For most artists, originality is preceded by a phase of learning and, often, emulating others. What was this like for you: How would you describe your own development as an artist and the transition towards your own voice?

Hania Rani: I think in my case it was very similar, with this difference that I think classical education left a huge baggage on my back, which I am constantly trying to develop in something refreshing and innovative, not repetitive.

I think what is dangerous is not music itself - which is very often a true example of timelessness but the way it is brought on stages or released on albums. So it is not the music that I want to unlearn, but the schemes and habits of the approach to it and especially performing it.

Following the brilliant speech of classical pianist Vikingur Olafsson that we enjoyed a couple of days ago - we need to unlearn how we perceive the old masters. But I would go further - how we perceive music that we consider as classical. I love to explore new music, especially electronic music, because you don’t have this tradition present, so also there is always only new opportunities ahead, and less of the constant criticism and comparison.

How do you feel your sense of identity influences your creativity?

Dobrawa Czocher: I believe these two matters are inseparable. Each creative idea that grows in my mind is in some way an extension of my very self, my sense of identity.

I think we as human beings (or artists) gather experiences, sensations, thoughts which we shape our understanding, perception and vision in a certain way that can not be separated from us when it comes to the creative process. Even if I wanted to create something innovative, which in my opinion is much different from everything I have done already, it is still how I understand "different" or "innovative". This is also what I love the most in life as well as in art - that every person has a different story and experience which give very unique results in embodied pieces of art.

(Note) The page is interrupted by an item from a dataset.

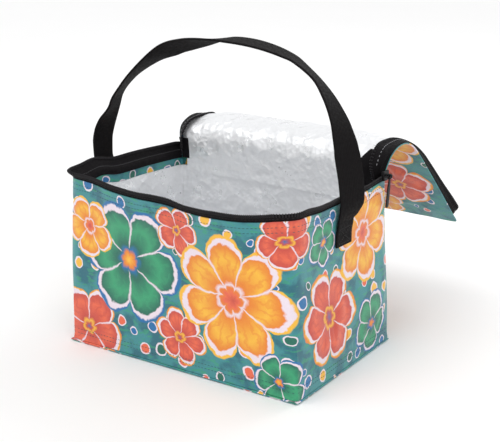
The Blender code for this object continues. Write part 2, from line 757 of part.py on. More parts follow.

It is very recognizable when listening to different performances of well known classical music compositions. One note can sound absolutely different when played by another musician. Your story, sensitivity, sense of identity can be audible then while playing one note. Isn’t that fascinating?

What were your main creative challenges in the beginning and how have they changed over time?

Hania Rani: Each moment of working on your own music as a freelance artist is difficult and great at the same time. There are things that give you wings - like the freedom to create your own musical universe, but also often a feeling of being alone with all the responsibility and pressure that appear in the beginning, but also with the success and more serious proposals.

I miss my carefree creative process and motivation from the beginning of my career a little - mostly because I wasn’t even sure if my compositions would ever be released or heard by anybody. I was always very serious about what I was doing, but back then I was also way less experienced which sometimes makes your music sound effortless and light. On the other hand, now I can be a part of projects that are very often a dream come true. I am able to work with wonderful musicians, sound engineers, inspiring directors - this is something that I had always wished to happen.

My creative process needed to be squeezed in a bit due to the lack of time, which I am really sad about. My free moments of carefree creation are sacred for me, and I try to not miss a second of them.

Time is a variable only seldomly discussed within the context of contemporary composition. Can you tell me a bit about your perspective on time in relation to a composition and what role it plays in your work?

Dobrawa Czocher: Time, as well as silence are two subjects that, in my opinion, in order to compose a piece of music are the key ingredients and what makes them even more intriguing - they don’t exist in the same time – they are just in our human imagination.

I tend to think of silence as the mother of music and time as the father. I think that everything starts from silence - from an idea that grows into creation to actual sound. And time shapes sounds in a certain order, a musical language. Time is the note's length, time is the form-builder, but time is also everything that appears between notes, that can’t be formally described. And of course this last aspect fascinates me the most.

In my, and also our duo’s, compositions, repetition plays important role, which I strictly connect with our understanding of time in modern composition. For me, a repetitive approach to music allows us to build a specific atmosphere and state of mind for listeners. Sometimes it’s more meditative and calms your nervous system but it can also be repetition which forces you to think about something, or to sink back in thought to some imaginary place, in general - experience.

How do you see the relationship between the 'sound' aspects of music and the 'composition' aspects? How do you work with sound and timbre to meet certain production ideas and in which way can certain sounds already take on compositional qualities?

Hania Rani: I think this is the core of contemporary music in general.

Recording and post production allow us to change sound and colour after it has been recorded, and I would consider it as a new instrument, a new tool definitely. I am a recording type of artist - I love to spend time in the studio and work on the recording afterwards. I am deeply fascinated with the recording process and how many possibilities are hiding in  producing a work. I love to see how tracks can really change from the very first idea, after working on them in a studio and making them sound totally different. Very often I am writing not very detailed scores just to be able to work on them afterwards, and I very often process sounds so much that you can’t recognize the original source of the sound.

So summing up - I really do think that contemporary music is based not only on music (abstract material) but definitely also on recording and production which can define its character and narration, but can also be the main core of the composition itself - the quality of sound and its colour.

Collaborations can take on many forms. What role do they play in your approach and what are your preferred ways of engaging with other creatives?

Hania Rani: It is a machine that makes you move forward.

I think we are really creative as human beings and as individuals, but it is in general a very narrow and limited perspective. If I want to tell different stories I need to listen to other stories than my own. By collaboration I mean not only making music with another musician, but simply being involved in different fields of making art, craft or simply living.

Collaborating means to me being curious about the other person, about the world.